The interior of Bob Del Tedescos dugout, which has no windows or natural light

The dugouts have become more advanced over the years, as have the remote town’s resources and access to the outside world.

When Del Tedesco first moved to Coober Pedy, the town had no telephone connection and its only form of contact with those beyond its borders was the mail truck that passed through once a week, as well as telegraphs relayed via the Royal Flying Doctor Service’s radio.

The town also had no electricity and locals had to generate their own power.

“We had no water either; the water plant that the CSIRO installed ended up blown to pieces with the wind,” Del Tedesco says.

“We were on water rations until the early ‘70s.”

While locals now enjoy these comforts, Del Tedesco says there’s still a deep sense of isolation.

“Port Augusta is our nearest major town, and that’s 540 kilometres away,” he explains.

“It’s a nine-hour drive to Adelaide from here and almost as far to Alice Springs.”

Having spent decades working in construction to fund his mining expenses, as well as working part time at local hotels as a way of socialising and meeting new people, Del Tedesco retired around five years ago.

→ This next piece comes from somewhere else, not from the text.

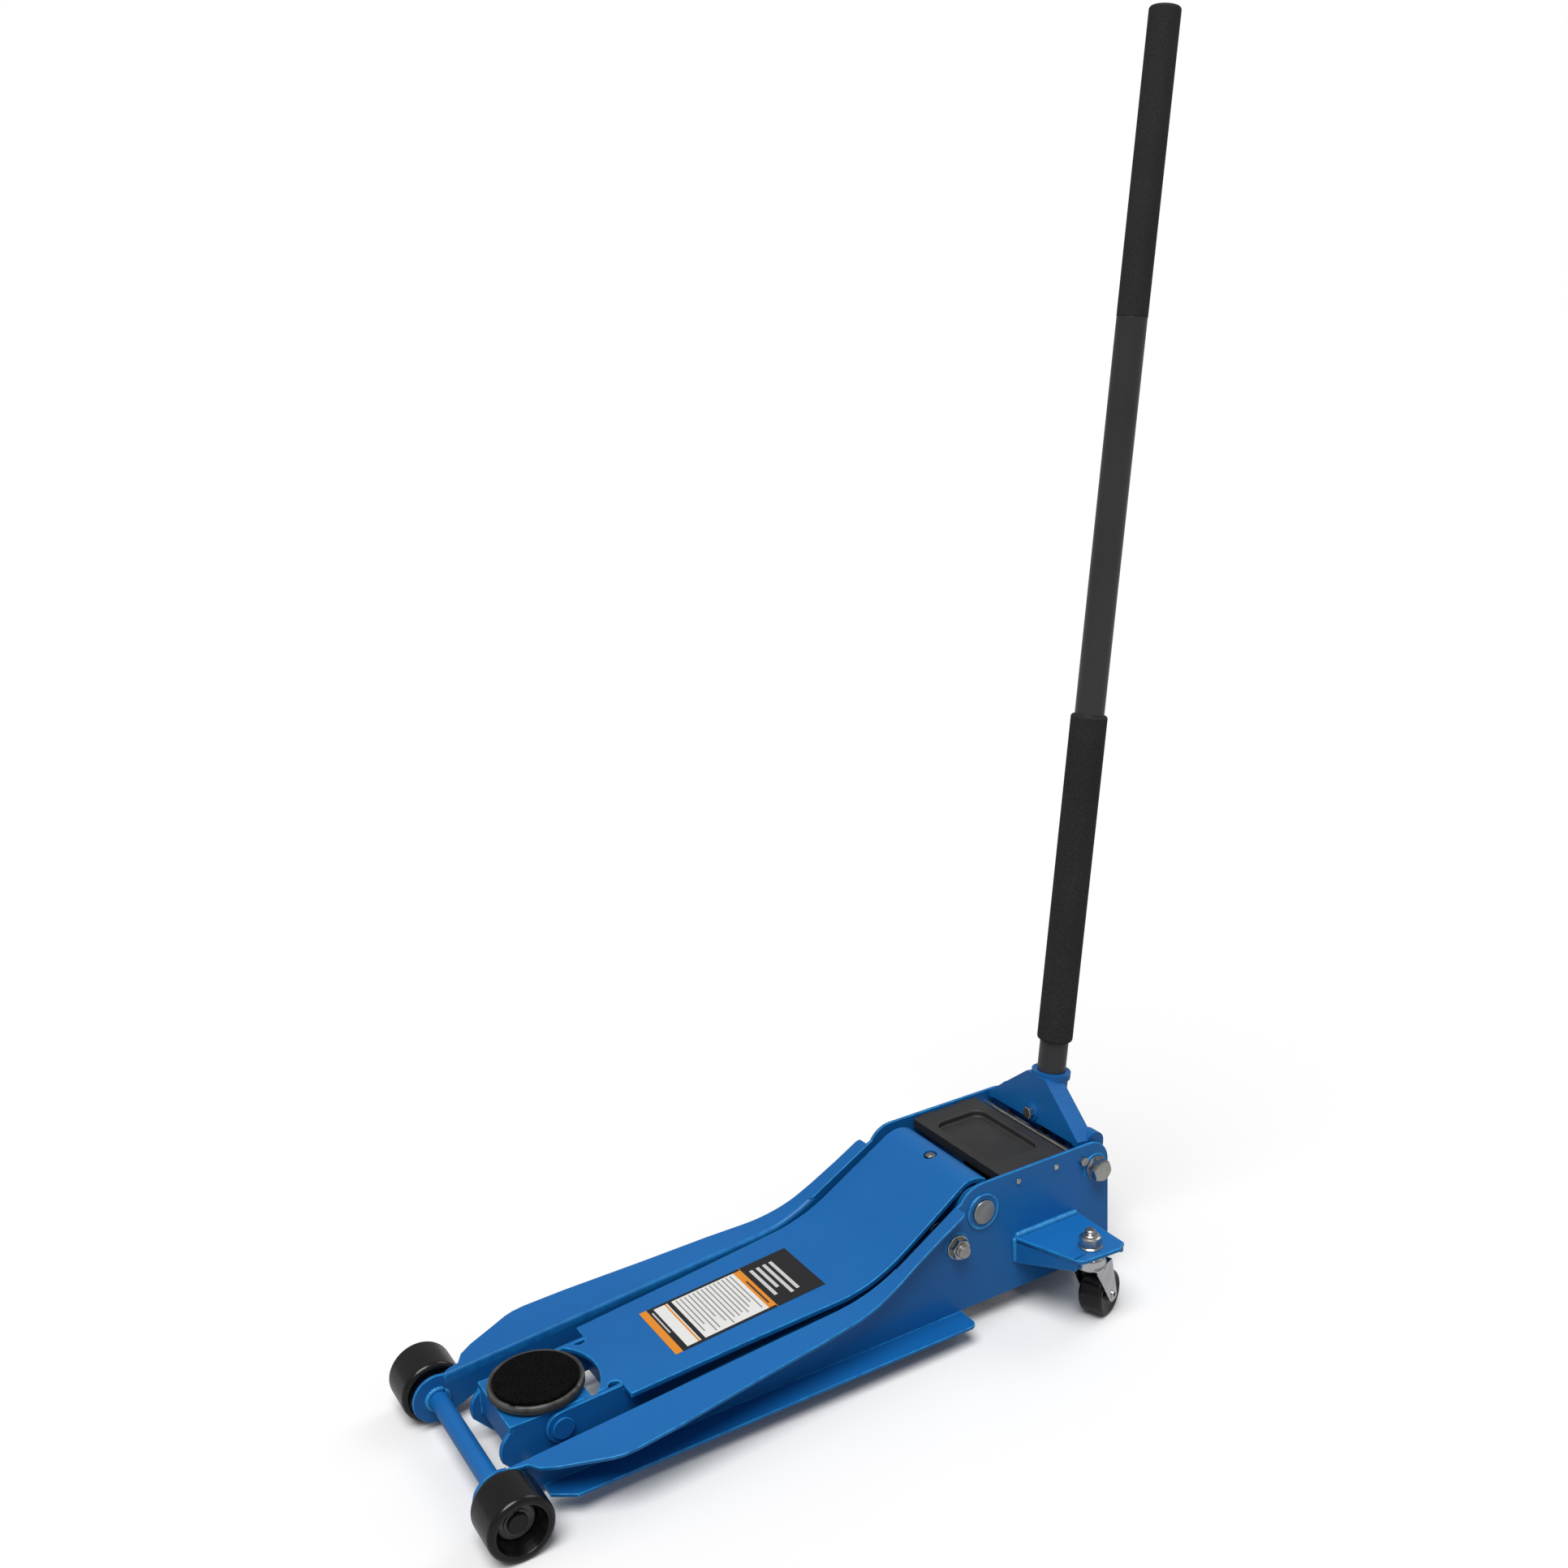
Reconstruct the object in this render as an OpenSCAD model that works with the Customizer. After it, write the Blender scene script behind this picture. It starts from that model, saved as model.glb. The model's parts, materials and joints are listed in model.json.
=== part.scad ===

But he and his partner of 16 years, Ronda, are still active members of the close-knit community (the latter is the secretary of the RSL and the local representative for the Liberals).

While Del Tedesco has ventured far and wide, from New Zealand to Canada and Italy – where he visited his parents’ hometowns – he’s proud to call Coober Pedy home.

“It’s been a great life here,” he declares.

“A lot of people ask how we could live here with the dust and the heat.

“I look at them and say: ‘Have you ever smelt the air in the cities and seen the smog?’

“Here, you can brush the dust off and you’re clean again.”